The material below holds a span beginning at the line with "body_left_half();" and ending at the line with "points = [vertex.co". Quote that span exactly, both ends included, and only that span.

-----

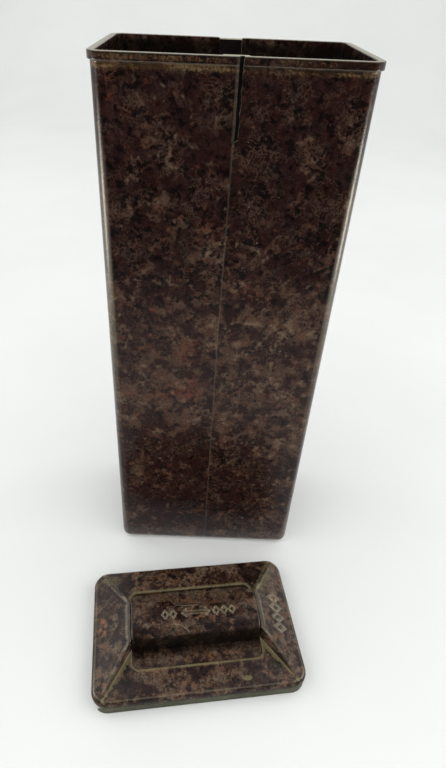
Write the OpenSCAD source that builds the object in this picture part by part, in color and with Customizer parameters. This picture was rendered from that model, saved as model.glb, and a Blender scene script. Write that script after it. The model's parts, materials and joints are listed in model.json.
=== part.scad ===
// Kitchen storage canister in moulded phenolic, with a lid that slides lengthwise on the rim.
// Frame: origin at the centre of the canister's base, +Z up, +X along the lid's opening stroke.
// The lid lies flat in front of the canister, as stored.

/* [Canister] */
// Length of the rim, left to right
rim_length = 105; // [90:1:120]
// Depth of the rim, front to rear
rim_depth = 67; // [58:1:80]
// Height of the canister, base to rim
canister_height = 268; // [200:1:300]
// Thickness of the side walls
wall = 1.8; // [1.6:0.1:3]
// Thickness of the base
base_thickness = 2.4; // [2:0.1:4]
// Radius of the upright corners and of the edge round the base
body_corner_r = 5; // [4:0.5:8]

/* [Rim band] */
// How far the band stands out from the walls, to be the lid's slideway
band_proud = 1; // [0.8:0.1:1.5]
// Height of the band
band_height = 3; // [2.5:0.1:5]

/* [Joint straps] */
// Width of the straps that back the seam between the two halves
strap_width = 10; // [8:0.5:16]
// Thickness of the straps
strap_thickness = 2; // [1.5:0.1:3]

/* [Lid slide] */
// Running clearance between the rim band and the lid's slide frame
slide_clearance = 0.3; // [0.2:0.05:0.6]
// Play of the rim band in the frame's height
slide_play = 0.5; // [0.3:0.1:1]
// Thickness of the frame's upright web
frame_web = 1.6; // [1.4:0.1:2.5]
// Thickness of the lip that hooks under the rim band
lip_thickness = 1.5; // [1.2:0.1:2]

/* [Lid plate] */
// Radius of the lid's corners in plan
lid_corner_r = 8; // [7:0.5:10]
// Thickness of the plate at its edge
plate_thickness = 5; // [4.5:0.1:7]
// Bevel round the plate's top edge
plate_bevel = 1.2; // [0.6:0.1:2]
// Depth of the finger pocket below the plate's top
pocket_depth = 2.7; // [2:0.1:3]
// Length of the finger pocket and of the grip bar in it
pocket_length = 67; // [56:1:72]
// Width of the finger pocket, front to rear
pocket_width = 41; // [36:1:46]
// Radius of the pocket's corners
pocket_corner_r = 4; // [2:0.5:6]

/* [Grip bar] */
// Width of the grip bar
bar_width = 20.6; // [16:0.2:22]
// Height of the bar's top above the underside of the slide frame
bar_top = 21; // [18:0.5:26]
// Drop from the bar's flat crown to its shoulders
shoulder_drop = 2; // [1:0.1:3]
// Width of the bar's flat crown
crown_width = 10.4; // [8:0.2:14]

/* [Stored position of the lid] */
// Lid centre, left or right of the canister's centre
lid_x = -5; // [-20:1:20]
// Lid centre, in front of the canister's centre
lid_y = -93; // [-140:1:-85]
// Turn of the lid about the vertical, anticlockwise from above
lid_turn = 7.85; // [0:0.05:12]

/* [Hidden] */
$fn = 64;
eps = 0.01;
phenolic = "#3a2823";
phenolic_dark = "#2a1c1a";
phenolic_worn = "#564a3c";

body_length = rim_length - 2 * band_proud;
body_depth = rim_depth - 2 * band_proud;
inner_corner_r = body_corner_r - wall;
strap_y = body_depth / 2 - wall - strap_thickness / 2;

// The lid's open end stands this far past the rim when the lid is shut
lid_overhang = 0.1;
lid_length = rim_length + slide_clearance + frame_web + lid_overhang;
lid_depth = rim_depth + 2 * (slide_clearance + frame_web);
frame_height = lip_thickness + band_height + slide_play;
plate_top = frame_height + plate_thickness;
pocket_floor = plate_top - pocket_depth;
shell = pocket_floor - frame_height;
// Width of the plate's flat underside, along its edges, that runs on the rim
rim_margin = 0.6;
rim_land = frame_web + slide_clearance + band_proud + wall + rim_margin;

// Raised end wedges of the lid: their foot lies along the short edges and their crest meets the bar
end_land = 0.8;
side_land = 2.2;
wedge_foot_x = lid_length / 2 - plate_bevel - end_land;
wedge_foot_y = lid_depth / 2 - plate_bevel - side_land;
// Cut across each corner of a wedge's foot
corner_cut = 6;
wedge_corner_x = lid_length / 2 - corner_cut;
// The crest starts just inside the pocket, which trims it flush
crest_trim = 0.5;
wedge_crest_x = pocket_length / 2 - crest_trim;
crest_inset = 0.1;
wedge_crest_y = bar_width / 2 - crest_inset;
crest_step = 1;
wedge_top = bar_top - crest_step;
hip_rib_width = 1.6;
hip_rib_proud = 0.5;
hip_rib_inset = 0.4;
// Gap between the bar's ends and the raised ends, both ends together
bar_gap = 0.3;

// Rectangle with true round corners, centred
module rounded_rect(size_x, size_y, r) {
  square([size_x - 2 * r, size_y], center = true);
  square([size_x, size_y - 2 * r], center = true);
  for (sx = [-1, 1], sy = [-1, 1])
    translate([sx * (size_x / 2 - r), sy * (size_y / 2 - r)]) circle(r);
}

// Straight extrusion that starts at height z
module linear_extrude_at(z, height) {
  translate([0, 0, z]) linear_extrude(height) children();
}

// Upright box with round corners and a round edge at its base, open-ended at the top
module tub(size_x, size_y, height, r) {
  hull() {
    linear_extrude(eps) square([size_x - 2 * r, size_y - 2 * r], center = true);
    for (sx = [-1, 1], sy = [-1, 1])
      translate([sx * (size_x / 2 - r), sy * (size_y / 2 - r), r]) {
        sphere(r, $fn = 32);
        cylinder(r = r, h = height - r, $fn = 32);
      }
  }
}

module canister_shell() {
  difference() {
    union() {
      tub(body_length, body_depth, canister_height, body_corner_r);
      linear_extrude_at(canister_height - band_height, band_height)
        rounded_rect(rim_length, rim_depth, body_corner_r + band_proud);
    }
    translate([0, 0, base_thickness])
      tub(body_length - 2 * wall, body_depth - 2 * wall, canister_height, inner_corner_r);
  }
}

// Keeps one side of the seam at x = 0
module half(side) {
  intersection() {
    canister_shell();
    translate([side < 0 ? -rim_length : 0, -rim_depth, -1])
      cube([rim_length, 2 * rim_depth, canister_height + 2]);
  }
}

module body_left_half() {
  color(phenolic) half(-1);
}

module body_right_half() {
  color(phenolic) half(1);
}

// Strap on the inside of the front or rear wall, from the base to the rim
module wall_strap(side) {
  translate([-strap_width / 2, side * strap_y - strap_thickness / 2, base_thickness + inner_corner_r])
    cube([strap_width, strap_thickness, canister_height - base_thickness - inner_corner_r]);
}

module front_joint_strap() {
  color(phenolic_dark) wall_strap(-1);
}

module rear_joint_strap() {
  color(phenolic_dark) wall_strap(1);
}

// Strap across the inside of the base, clear of the rounded edges
module base_joint_strap() {
  flat = body_depth - 2 * (wall + inner_corner_r);
  color(phenolic_dark)
    translate([-strap_width / 2, -flat / 2, base_thickness])
      cube([strap_width, flat, strap_thickness]);
}

// Puts the lid's own frame, centred on its underside, where the lid is stored
module stored() {
  translate([lid_x, lid_y, 0]) rotate([0, 0, lid_turn]) children();
}

// Straight channel through the slide frame, closed at the right and open at the left
module channel(width, end_x, r) {
  translate([-lid_length, -width / 2]) square([lid_length + end_x - r, width]);
  translate([-lid_length, -width / 2 + r]) square([lid_length + end_x, width - 2 * r]);
  for (sy = [-1, 1])
    translate([end_x - r, sy * (width / 2 - r)]) circle(r);
}

// Frame under the lid plate that hooks round the rim band on three sides
module slide_frame() {
  web_inner = lid_depth - 2 * frame_web;
  lip_inner = body_depth + 2 * slide_clearance;
  lip_end = lid_length / 2 - frame_web - band_proud;
  color(phenolic_worn) stored()
    difference() {
      linear_extrude(frame_height) rounded_rect(lid_length, lid_depth, lid_corner_r);
      linear_extrude_at(lip_thickness, frame_height)
        channel(web_inner, lid_length / 2 - frame_web, lid_corner_r - frame_web);
      linear_extrude_at(-1, lip_thickness + 2)
        channel(lip_inner, lip_end, body_corner_r + slide_clearance);
    }
}

// One raised end of the plate, from the height foot_z up to its sloping top. land sets its foot in
// from the lid's edges and skin sets its flanks and top in, which together cut the hollow beneath it.
module end_wedge(foot_z, land, skin) {
  hull() {
    linear_extrude_at(foot_z, eps)
      polygon([[wedge_foot_x - land, -(wedge_foot_y - corner_cut)],
               [wedge_foot_x - land, wedge_foot_y - corner_cut],
               [wedge_corner_x - land, wedge_foot_y - land],
               [wedge_crest_x + skin, wedge_crest_y - skin],
               [wedge_crest_x + skin, -(wedge_crest_y - skin)],
               [wedge_corner_x - land, -(wedge_foot_y - land)]]);
    linear_extrude_at(wedge_top - skin, eps)
      translate([wedge_crest_x + skin, -(wedge_crest_y - skin)])
        square([eps, 2 * (wedge_crest_y - skin)]);
  }
}

// Narrow rib along each hip, from the crest down to the lid's corner
module hip_rib(side_y) {
  hull() {
    translate([wedge_crest_x, side_y * (wedge_crest_y - hip_rib_width / 2), wedge_top - 1])
      cylinder(d = hip_rib_width, h = 1 + hip_rib_proud, $fn = 16);
    translate([wedge_corner_x - 1, side_y * (wedge_foot_y - hip_rib_width / 2 - hip_rib_inset),
               plate_top - 1])
      cylinder(d = hip_rib_width, h = 1 + hip_rib_proud, $fn = 16);
  }
}

// Whole plate with its finger pocket, raised ends and hollow underside
module lid_plate() {
  groove_width = lid_depth / 2 - rim_land - pocket_width / 2 - shell;
  groove_y = pocket_width / 2 + shell + groove_width / 2;
  color(phenolic) stored()
    difference() {
      union() {
        hull() {
          linear_extrude_at(frame_height, plate_thickness - plate_bevel)
            rounded_rect(lid_length, lid_depth, lid_corner_r, $fn = 48);
          linear_extrude_at(plate_top - eps, eps)
            rounded_rect(lid_length - 2 * plate_bevel, lid_depth - 2 * plate_bevel,
                         lid_corner_r - plate_bevel, $fn = 48);
        }
        for (side = [0, 1])
          mirror([side, 0, 0]) {
            end_wedge(plate_top - 1, 0, 0);
            for (side_y = [-1, 1])
              hip_rib(side_y);
          }
      }
      linear_extrude_at(pocket_floor, bar_top) rounded_rect(pocket_length, pocket_width, pocket_corner_r);
      // Long grooves in the underside, inside the land that runs on the rim
      for (side = [-1, 1])
        linear_extrude_at(frame_height - 1, shell + 1)
          translate([0, side * groove_y]) square([pocket_length, groove_width], center = true);
      // Hollows beneath the raised ends
      for (side = [0, 1])
        mirror([side, 0, 0]) end_wedge(frame_height - 1, rim_land - plate_bevel, shell);
    }
}

// Section of the grip bar, inset on every side by t
module bar_section(t) {
  polygon([[-bar_width / 2 + t, 0], [bar_width / 2 - t, 0],
           [bar_width / 2 - t, bar_top - shoulder_drop - pocket_floor - t],
           [crown_width / 2, bar_top - pocket_floor - t],
           [-crown_width / 2, bar_top - pocket_floor - t],
           [-bar_width / 2 + t, bar_top - shoulder_drop - pocket_floor - t]]);
}

// Hollow bar standing on the pocket's floor between the raised ends
module grip_bar() {
  length = pocket_length - bar_gap;
  color(phenolic) stored()
    translate([0, 0, pocket_floor])
      difference() {
        translate([-length / 2, 0, 0]) rotate([90, 0, 90]) linear_extrude(length) bar_section(0);
        translate([-length / 2 + shell, 0, -1]) rotate([90, 0, 90])
          linear_extrude(length - 2 * shell) bar_section(shell);
      }
}

body_left_half();
body_right_half();
front_joint_strap();
rear_joint_strap();
base_joint_strap();
lid_plate();
grip_bar();
slide_frame();
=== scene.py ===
"""Mottled phenolic kitchen canister with a sliding lid: its looks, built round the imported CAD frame.

Every piece is a mesh made here in the CAD frame. Lengths are in millimetres until they become vertices,
except for the floor, the lights and the boards, which are placed in metres. The canister's halves are
swept from their wall section. The lid's pieces are the zero surfaces of distance functions, so that their
moulded edges come out softly rounded.
"""

import json
import math

import bpy
import numpy as np
from mathutils import Matrix, Vector


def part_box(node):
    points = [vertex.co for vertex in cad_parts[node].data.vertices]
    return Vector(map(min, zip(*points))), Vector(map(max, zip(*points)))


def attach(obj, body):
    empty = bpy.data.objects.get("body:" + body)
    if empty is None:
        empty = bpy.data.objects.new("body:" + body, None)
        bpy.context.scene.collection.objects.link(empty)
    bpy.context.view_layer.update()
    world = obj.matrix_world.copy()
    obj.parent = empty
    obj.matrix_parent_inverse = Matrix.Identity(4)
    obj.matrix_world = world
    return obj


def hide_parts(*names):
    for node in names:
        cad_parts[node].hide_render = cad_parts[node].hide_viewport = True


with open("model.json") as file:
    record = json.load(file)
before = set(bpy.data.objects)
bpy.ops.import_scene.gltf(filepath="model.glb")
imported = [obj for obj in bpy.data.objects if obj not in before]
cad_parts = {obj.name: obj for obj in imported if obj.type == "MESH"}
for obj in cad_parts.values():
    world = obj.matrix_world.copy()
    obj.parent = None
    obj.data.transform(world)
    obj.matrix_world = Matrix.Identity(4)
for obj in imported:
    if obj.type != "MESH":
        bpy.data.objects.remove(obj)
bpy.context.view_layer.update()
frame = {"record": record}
MM = 0.001


# ---------------- sizes, from the frame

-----

• [FINAL ANSWER]:
body_left_half();
body_right_half();
front_joint_strap();
rear_joint_strap();
base_joint_strap();
lid_plate();
grip_bar();
slide_frame();
=== scene.py ===
"""Mottled phenolic kitchen canister with a sliding lid: its looks, built round the imported CAD frame.

Every piece is a mesh made here in the CAD frame. Lengths are in millimetres until they become vertices,
except for the floor, the lights and the boards, which are placed in metres. The canister's halves are
swept from their wall section. The lid's pieces are the zero surfaces of distance functions, so that their
moulded edges come out softly rounded.
"""

import json
import math

import bpy
import numpy as np
from mathutils import Matrix, Vector


def part_box(node):
    points = [vertex.co for vertex in cad_parts[node].data.vertices]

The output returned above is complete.